What you should do ▸ The listing below should be copied in full, word for word.
□ □ □
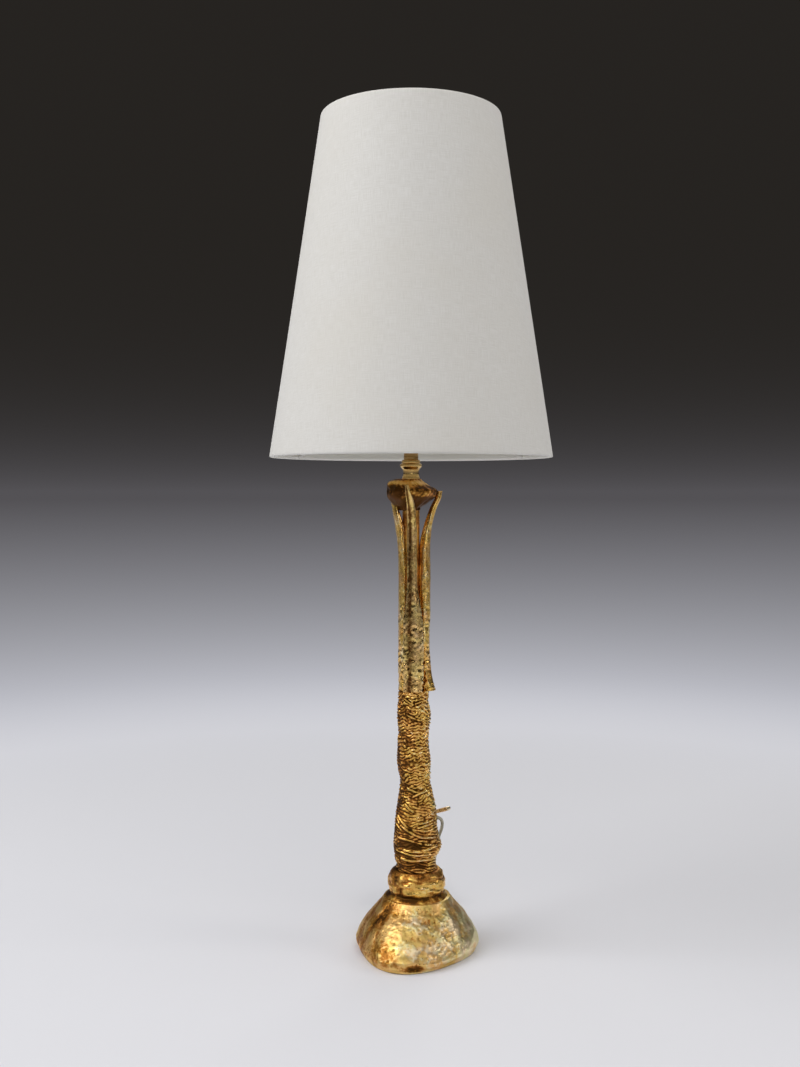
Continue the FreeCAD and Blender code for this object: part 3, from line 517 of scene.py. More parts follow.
def gilt(name, **values):
    """A gilt bronze material: the group's colours and height on a metal shader."""
    material, tree, output = empty_material(name)
    relief = add(tree, "ShaderNodeAttribute", attribute_name="relief").outputs["Fac"]
    toned = add(tree, "ShaderNodeGroup", node_tree=gilding)
    for key, value in {"Relief": relief, **values}.items():
        fill(tree, toned.inputs[key], value)
    toned = toned.outputs
    principled(tree, output, {
        "Base Color": toned["Color"], "Roughness": toned["Roughness"], "Metallic": 1.0,
        "Normal": bumped(tree, 0.35, 0.0006, toned["Height"])})
    return material


print("gilding group outputs:", [s.name for s in gilding.interface.items_tree if s.in_out == "OUTPUT"])

# %% [markdown]
# ## The bound trunk
#
# The trunk was modelled as a rod bound round and round with string, then cast, so the string's
# turns, crossings and knots are now metal. Modelling each string as a tube would give thousands of
# faces that cut into each other. Here each string is a line on the trunk's unrolled surface, and
# the surface rises to a round ridge wherever a line passes: the tallest ridge wins.

# %% The trunk's core
# height, middle and radius in mm
trunk_keys = [
    (70.0, 4.9, 18.2), (75.0, 4.4, 18.0), (80.5, 4.0, 18.6), (86.0, 5.2, 20.6), (91.0, 5.8, 21.6),
    (99.0, 4.8, 20.1), (112.5, 4.4, 18.8), (122.5, 4.9, 18.1), (130.5, 4.5, 16.6), (139.5, 4.3, 14.9),
    (149.0, 3.7, 13.5), (156.0, 3.1, 14.1), (166.0, 2.7, 15.0), (180.0, 1.9, 14.0), (193.5, 2.4, 13.8),
    (209.0, 2.7, 14.9), (220.0, 2.2, 13.6), (230.0, 2.3, 13.5),
]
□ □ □
Solution for this problem ▸
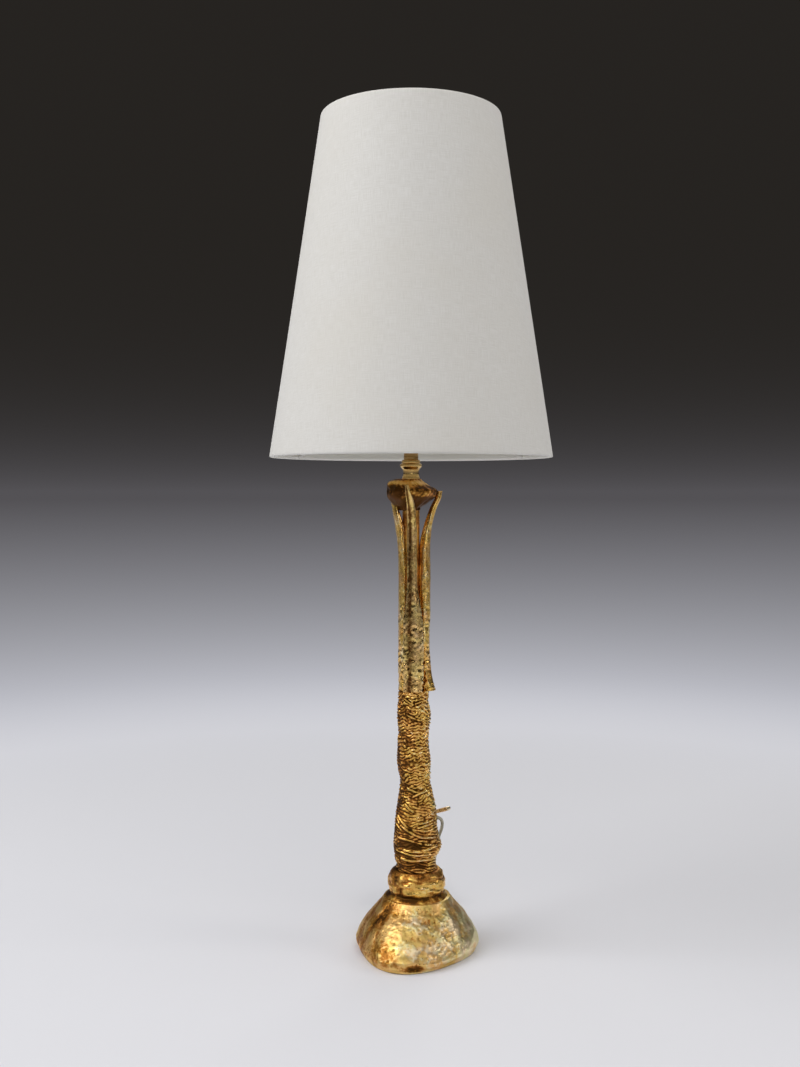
Continue the FreeCAD and Blender code for this object: part 3, from line 517 of scene.py. More parts follow.
def gilt(name, **values):
    """A gilt bronze material: the group's colours and height on a metal shader."""
    material, tree, output = empty_material(name)
    relief = add(tree, "ShaderNodeAttribute", attribute_name="relief").outputs["Fac"]
    toned = add(tree, "ShaderNodeGroup", node_tree=gilding)
    for key, value in {"Relief": relief, **values}.items():
        fill(tree, toned.inputs[key], value)
    toned = toned.outputs
    principled(tree, output, {
        "Base Color": toned["Color"], "Roughness": toned["Roughness"], "Metallic": 1.0,
        "Normal": bumped(tree, 0.35, 0.0006, toned["Height"])})
    return material


print("gilding group outputs:", [s.name for s in gilding.interface.items_tree if s.in_out == "OUTPUT"])

# %% [markdown]
# ## The bound trunk
#
# The trunk was modelled as a rod bound round and round with string, then cast, so the string's
# turns, crossings and knots are now metal. Modelling each string as a tube would give thousands of
# faces that cut into each other. Here each string is a line on the trunk's unrolled surface, and
# the surface rises to a round ridge wherever a line passes: the tallest ridge wins.

# %% The trunk's core
# height, middle and radius in mm
trunk_keys = [
    (70.0, 4.9, 18.2), (75.0, 4.4, 18.0), (80.5, 4.0, 18.6), (86.0, 5.2, 20.6), (91.0, 5.8, 21.6),
    (99.0, 4.8, 20.1), (112.5, 4.4, 18.8), (122.5, 4.9, 18.1), (130.5, 4.5, 16.6), (139.5, 4.3, 14.9),
    (149.0, 3.7, 13.5), (156.0, 3.1, 14.1), (166.0, 2.7, 15.0), (180.0, 1.9, 14.0), (193.5, 2.4, 13.8),
    (209.0, 2.7, 14.9), (220.0, 2.2, 13.6), (230.0, 2.3, 13.5),
]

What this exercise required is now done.